**WHAT IS BEING ASKED:**
Report every line below that holds the word "this".

**EXERCISE MATERIAL:**
○ ○ ○
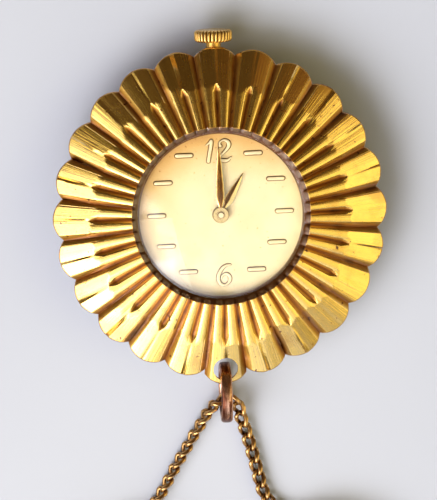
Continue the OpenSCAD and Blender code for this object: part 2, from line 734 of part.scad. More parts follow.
○ ○ ○
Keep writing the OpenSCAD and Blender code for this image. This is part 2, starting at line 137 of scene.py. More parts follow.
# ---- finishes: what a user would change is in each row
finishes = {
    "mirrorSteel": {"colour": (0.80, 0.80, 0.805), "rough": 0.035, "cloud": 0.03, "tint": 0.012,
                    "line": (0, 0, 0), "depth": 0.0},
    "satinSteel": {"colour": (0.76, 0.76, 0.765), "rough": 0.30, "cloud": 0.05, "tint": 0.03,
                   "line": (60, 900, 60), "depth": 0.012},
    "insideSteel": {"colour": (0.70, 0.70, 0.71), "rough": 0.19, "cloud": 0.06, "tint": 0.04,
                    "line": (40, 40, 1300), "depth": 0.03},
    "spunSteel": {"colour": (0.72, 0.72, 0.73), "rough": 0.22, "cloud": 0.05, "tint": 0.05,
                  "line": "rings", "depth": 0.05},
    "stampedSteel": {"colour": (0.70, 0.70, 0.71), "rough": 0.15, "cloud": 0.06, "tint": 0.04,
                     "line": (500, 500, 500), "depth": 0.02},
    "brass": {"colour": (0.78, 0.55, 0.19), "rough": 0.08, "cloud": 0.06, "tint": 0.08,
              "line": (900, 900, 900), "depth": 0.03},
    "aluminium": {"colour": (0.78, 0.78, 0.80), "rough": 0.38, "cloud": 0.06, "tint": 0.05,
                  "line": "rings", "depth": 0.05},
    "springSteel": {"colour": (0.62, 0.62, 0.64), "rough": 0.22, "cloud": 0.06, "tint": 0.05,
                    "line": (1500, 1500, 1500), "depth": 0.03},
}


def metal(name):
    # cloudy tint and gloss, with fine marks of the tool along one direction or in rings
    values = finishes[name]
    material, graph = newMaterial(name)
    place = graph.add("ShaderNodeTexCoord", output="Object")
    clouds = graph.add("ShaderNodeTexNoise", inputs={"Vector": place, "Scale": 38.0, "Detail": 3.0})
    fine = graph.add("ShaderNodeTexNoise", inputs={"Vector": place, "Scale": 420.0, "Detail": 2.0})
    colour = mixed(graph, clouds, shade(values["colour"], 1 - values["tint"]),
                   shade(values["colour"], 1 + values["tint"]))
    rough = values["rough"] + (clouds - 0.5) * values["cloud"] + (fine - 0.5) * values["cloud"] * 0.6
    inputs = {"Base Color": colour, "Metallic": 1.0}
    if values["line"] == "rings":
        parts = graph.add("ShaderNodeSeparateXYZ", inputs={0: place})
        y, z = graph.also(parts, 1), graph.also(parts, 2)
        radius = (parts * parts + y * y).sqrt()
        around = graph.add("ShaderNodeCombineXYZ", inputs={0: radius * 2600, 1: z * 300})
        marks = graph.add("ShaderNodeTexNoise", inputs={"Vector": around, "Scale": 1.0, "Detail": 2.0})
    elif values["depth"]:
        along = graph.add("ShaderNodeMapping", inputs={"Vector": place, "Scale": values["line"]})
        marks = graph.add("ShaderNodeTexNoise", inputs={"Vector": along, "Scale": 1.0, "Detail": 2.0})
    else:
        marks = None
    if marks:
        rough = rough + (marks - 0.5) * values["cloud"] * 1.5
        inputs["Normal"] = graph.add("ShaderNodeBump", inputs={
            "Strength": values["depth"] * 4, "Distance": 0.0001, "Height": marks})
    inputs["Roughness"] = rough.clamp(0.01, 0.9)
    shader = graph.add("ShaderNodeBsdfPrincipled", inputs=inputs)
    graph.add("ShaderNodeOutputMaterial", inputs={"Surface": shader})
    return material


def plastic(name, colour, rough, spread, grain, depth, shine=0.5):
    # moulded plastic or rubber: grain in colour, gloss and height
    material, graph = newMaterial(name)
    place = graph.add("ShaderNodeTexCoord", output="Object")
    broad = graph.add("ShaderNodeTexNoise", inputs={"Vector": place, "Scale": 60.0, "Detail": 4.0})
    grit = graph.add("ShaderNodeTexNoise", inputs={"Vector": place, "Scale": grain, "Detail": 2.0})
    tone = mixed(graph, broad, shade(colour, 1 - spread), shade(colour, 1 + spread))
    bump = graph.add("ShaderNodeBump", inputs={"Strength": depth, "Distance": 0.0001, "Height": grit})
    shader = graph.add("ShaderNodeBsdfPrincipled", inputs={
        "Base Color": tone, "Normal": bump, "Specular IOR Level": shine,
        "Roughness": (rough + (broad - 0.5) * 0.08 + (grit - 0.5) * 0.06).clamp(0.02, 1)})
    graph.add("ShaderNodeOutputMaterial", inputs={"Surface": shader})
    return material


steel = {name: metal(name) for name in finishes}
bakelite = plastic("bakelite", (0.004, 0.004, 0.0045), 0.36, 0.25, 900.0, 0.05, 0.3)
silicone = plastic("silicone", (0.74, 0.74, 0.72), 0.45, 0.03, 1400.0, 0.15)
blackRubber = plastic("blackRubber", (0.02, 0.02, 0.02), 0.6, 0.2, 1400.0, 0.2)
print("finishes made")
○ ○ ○
**RESULT OF THE TASK:**
Continue the OpenSCAD and Blender code for this object: part 2, from line 734 of part.scad. More parts follow.
Keep writing the OpenSCAD and Blender code for this image. This is part 2, starting at line 137 of scene.py. More parts follow.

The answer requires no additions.